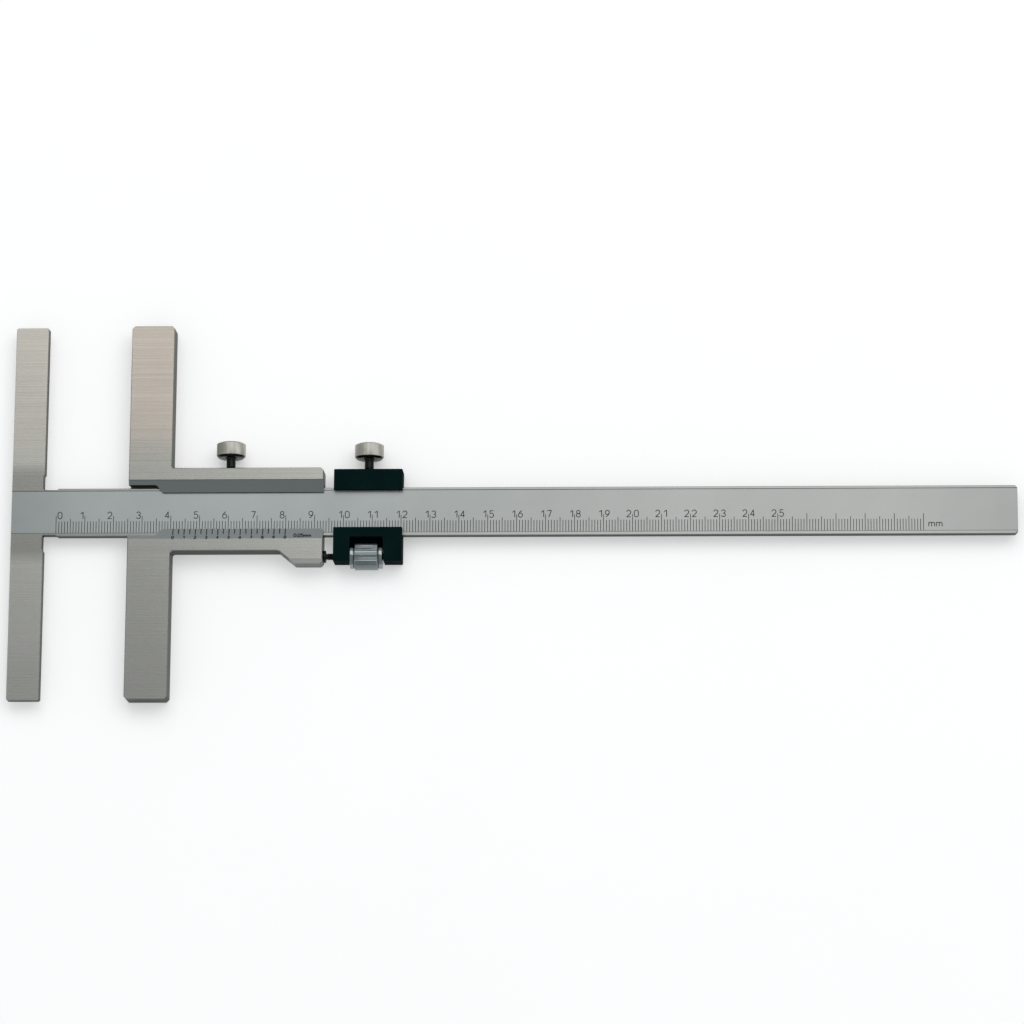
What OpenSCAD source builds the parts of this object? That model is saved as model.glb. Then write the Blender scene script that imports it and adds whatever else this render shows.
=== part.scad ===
// Marking caliper with two crossbar jaws, a vernier slider and a fine-adjust clamp.
// X runs along the beam away from the fixed jaw, Y across it towards the thumb screws, and Z
// out of the scale face. The caliper lies on its back, and Z = 0 is the surface it lies on.

/* [Beam] */
// Overall length of the beam
beam_len = 348; // [180:1:450]
// Height of the beam
beam_h = 17; // [15:0.5:22]
// Thickness of the beam and the fixed jaw
beam_t = 3.5; // [2.8:0.1:4.4]
// Ground land above the sunk scale face
upper_land = 0.9; // [0.5:0.1:1.4]
// Ground land below the sunk scale face
lower_land = 1.2; // [0.6:0.1:1.8]
// Depth of the scale face below the lands
scale_sink = 0.15; // [0.05:0.05:0.3]
// Corner chamfer on the free end of the beam
beam_corner = 0.8; // [0.3:0.1:2]

/* [Jaws] */
// Span of both jaws across the beam
jaw_span = 132; // [80:1:200]
// Width of the fixed jaw
fixed_jaw_w = 11.5; // [8:0.5:18]
// Width of the moving jaw
moving_jaw_w = 15; // [10:0.5:22]
// Corner chamfer on the ends of the fixed jaw
fixed_jaw_corner = 0.5; // [0.2:0.1:2]
// Corner chamfer on the ends of the moving jaw
moving_jaw_corner = 1; // [0.2:0.1:2]
// Depth of the grinding relief at the root of the fixed jaw
root_relief = 0.45; // [0.2:0.05:0.8]
// Length of the grinding relief up the fixed jaw
root_relief_len = 4.7; // [2:0.1:8]
// Length of the grinding relief along the beam beside the fixed jaw
neck_relief_len = 4.4; // [2:0.1:8]

/* [Slider] */
// Distance from the outer face of the fixed jaw to the same face of the moving jaw
reading = 41; // [20:0.05:60]
// Length of the slider along the beam, jaw included
slider_len = 67.8; // [60:0.2:90]
// Thickness of the slider and the moving jaw
slider_t = 8; // [7.4:0.1:9.4]
// Height of the upper rail above the beam's channel
upper_rail_h = 5.6; // [4.5:0.1:9]
// Height of the lower rail below the beam's channel
lower_rail_h = 5.5; // [4.8:0.1:9]
// Overlap of the upper lip over the beam's face
upper_lip = 1.7; // [1:0.1:3]
// Overlap of the lower lip, which carries the vernier
lower_lip = 2.4; // [1:0.1:3.4]
// Thickness of both lips at their edges
lip_t = 0.7; // [0.4:0.1:1]
// Height of the bevelled band above the window
upper_bevel = 4.2; // [3:0.1:6]
// Height of the bevelled band below the window
lower_bevel = 3.75; // [3:0.05:6]
// Length of the wider mouth of the window beside the jaw
mouth_len = 9; // [4:0.2:12]
// Room that the mouth leaves above the beam
mouth_gap = 0.8; // [0.4:0.1:1]
// Radius where the mouth's edge turns towards the lip
mouth_r = 1.5; // [0.5:0.1:2]
// Angle at which the mouth's edge runs out to the lip
mouth_turn = 50; // [30:1:70]
// Depth of the boss for the spindle below the lower rail
boss_drop = 4.6; // [4.2:0.1:8]
// Distance from the axis of the spindle to the lower edge of the boss
boss_below = 3; // [2.4:0.1:4]
// Length of the boss along its lower edge
boss_len = 9.7; // [6:0.1:14]
// Length of the slanted shoulder that leads into the boss
boss_slant = 5.6; // [3:0.1:9]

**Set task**
Leave out every line without the string "that" and copy the rest.

**Finished answer**
What OpenSCAD source builds the parts of this object? That model is saved as model.glb. Then write the Blender scene script that imports it and adds whatever else this render shows.
// Room that the mouth leaves above the beam
// Length of the slanted shoulder that leads into the boss